# Problem statement
Work out how many lines of the listing hold the string "platform", then answer with that number and nothing else.

# Exercise data
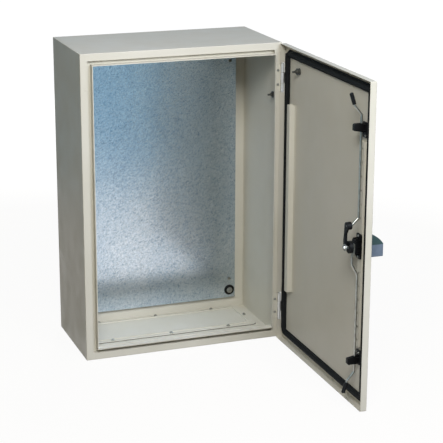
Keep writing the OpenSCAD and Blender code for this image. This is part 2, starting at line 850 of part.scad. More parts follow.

...

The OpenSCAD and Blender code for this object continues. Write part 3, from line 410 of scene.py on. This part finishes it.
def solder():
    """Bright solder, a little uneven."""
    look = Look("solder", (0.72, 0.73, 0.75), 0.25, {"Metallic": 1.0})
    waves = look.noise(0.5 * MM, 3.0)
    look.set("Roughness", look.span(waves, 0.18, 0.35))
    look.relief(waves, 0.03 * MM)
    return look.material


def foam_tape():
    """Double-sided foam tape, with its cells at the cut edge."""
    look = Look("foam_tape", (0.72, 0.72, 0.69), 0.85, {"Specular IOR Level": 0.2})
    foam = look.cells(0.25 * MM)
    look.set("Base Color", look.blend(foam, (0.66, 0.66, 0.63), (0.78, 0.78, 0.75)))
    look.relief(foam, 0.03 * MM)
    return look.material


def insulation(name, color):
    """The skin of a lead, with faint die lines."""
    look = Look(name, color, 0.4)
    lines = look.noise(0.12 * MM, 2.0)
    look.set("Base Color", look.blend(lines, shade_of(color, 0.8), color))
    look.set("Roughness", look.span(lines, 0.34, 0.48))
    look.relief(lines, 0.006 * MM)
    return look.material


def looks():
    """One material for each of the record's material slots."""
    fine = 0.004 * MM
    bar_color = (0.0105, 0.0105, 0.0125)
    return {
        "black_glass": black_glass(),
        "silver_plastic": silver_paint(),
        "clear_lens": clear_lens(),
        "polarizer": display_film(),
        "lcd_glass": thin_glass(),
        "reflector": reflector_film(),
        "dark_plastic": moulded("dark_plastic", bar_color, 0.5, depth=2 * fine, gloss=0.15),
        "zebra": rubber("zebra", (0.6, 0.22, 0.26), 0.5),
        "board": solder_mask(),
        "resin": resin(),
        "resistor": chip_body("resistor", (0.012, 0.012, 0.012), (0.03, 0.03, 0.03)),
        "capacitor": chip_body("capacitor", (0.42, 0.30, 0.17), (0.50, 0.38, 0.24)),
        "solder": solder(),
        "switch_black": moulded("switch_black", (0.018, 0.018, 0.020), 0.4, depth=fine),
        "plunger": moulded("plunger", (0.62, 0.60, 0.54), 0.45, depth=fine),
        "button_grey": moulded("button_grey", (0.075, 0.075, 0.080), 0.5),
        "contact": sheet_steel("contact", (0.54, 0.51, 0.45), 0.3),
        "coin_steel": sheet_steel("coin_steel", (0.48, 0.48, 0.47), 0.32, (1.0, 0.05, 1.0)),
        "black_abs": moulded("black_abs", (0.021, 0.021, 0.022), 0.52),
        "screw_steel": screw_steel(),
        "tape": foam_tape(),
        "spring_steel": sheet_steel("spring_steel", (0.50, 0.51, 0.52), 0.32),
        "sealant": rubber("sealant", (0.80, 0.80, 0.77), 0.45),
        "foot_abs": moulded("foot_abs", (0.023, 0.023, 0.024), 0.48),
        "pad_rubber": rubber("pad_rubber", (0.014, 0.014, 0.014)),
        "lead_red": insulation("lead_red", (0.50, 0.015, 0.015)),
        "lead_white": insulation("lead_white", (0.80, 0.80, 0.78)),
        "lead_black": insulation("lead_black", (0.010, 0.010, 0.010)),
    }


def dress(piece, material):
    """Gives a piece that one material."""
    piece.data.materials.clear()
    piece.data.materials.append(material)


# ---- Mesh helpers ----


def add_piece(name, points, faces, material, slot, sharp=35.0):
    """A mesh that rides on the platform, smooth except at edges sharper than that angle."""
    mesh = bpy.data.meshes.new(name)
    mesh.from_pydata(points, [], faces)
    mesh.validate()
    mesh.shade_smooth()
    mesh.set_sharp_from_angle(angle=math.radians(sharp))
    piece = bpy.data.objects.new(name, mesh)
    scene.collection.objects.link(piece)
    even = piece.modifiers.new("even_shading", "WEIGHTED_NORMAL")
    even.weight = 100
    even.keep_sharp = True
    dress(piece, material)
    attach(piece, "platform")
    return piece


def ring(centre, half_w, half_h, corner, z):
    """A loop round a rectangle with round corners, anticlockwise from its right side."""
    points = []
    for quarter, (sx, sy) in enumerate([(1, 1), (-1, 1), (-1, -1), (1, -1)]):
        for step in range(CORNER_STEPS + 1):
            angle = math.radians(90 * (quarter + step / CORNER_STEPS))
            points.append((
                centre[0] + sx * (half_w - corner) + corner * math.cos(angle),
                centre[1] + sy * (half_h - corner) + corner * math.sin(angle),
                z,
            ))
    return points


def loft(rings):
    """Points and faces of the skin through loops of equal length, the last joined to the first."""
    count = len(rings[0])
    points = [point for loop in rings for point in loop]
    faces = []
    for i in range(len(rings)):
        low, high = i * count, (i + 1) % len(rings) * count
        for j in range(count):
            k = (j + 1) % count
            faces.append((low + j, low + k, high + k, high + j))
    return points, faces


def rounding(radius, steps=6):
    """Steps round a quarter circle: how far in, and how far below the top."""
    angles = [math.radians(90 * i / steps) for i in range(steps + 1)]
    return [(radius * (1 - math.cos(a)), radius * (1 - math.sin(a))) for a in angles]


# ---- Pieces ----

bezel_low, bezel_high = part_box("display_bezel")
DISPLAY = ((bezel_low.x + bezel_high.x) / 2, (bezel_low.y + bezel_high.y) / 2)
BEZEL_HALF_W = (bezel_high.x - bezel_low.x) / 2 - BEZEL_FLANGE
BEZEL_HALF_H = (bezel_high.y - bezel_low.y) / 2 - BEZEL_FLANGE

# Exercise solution
2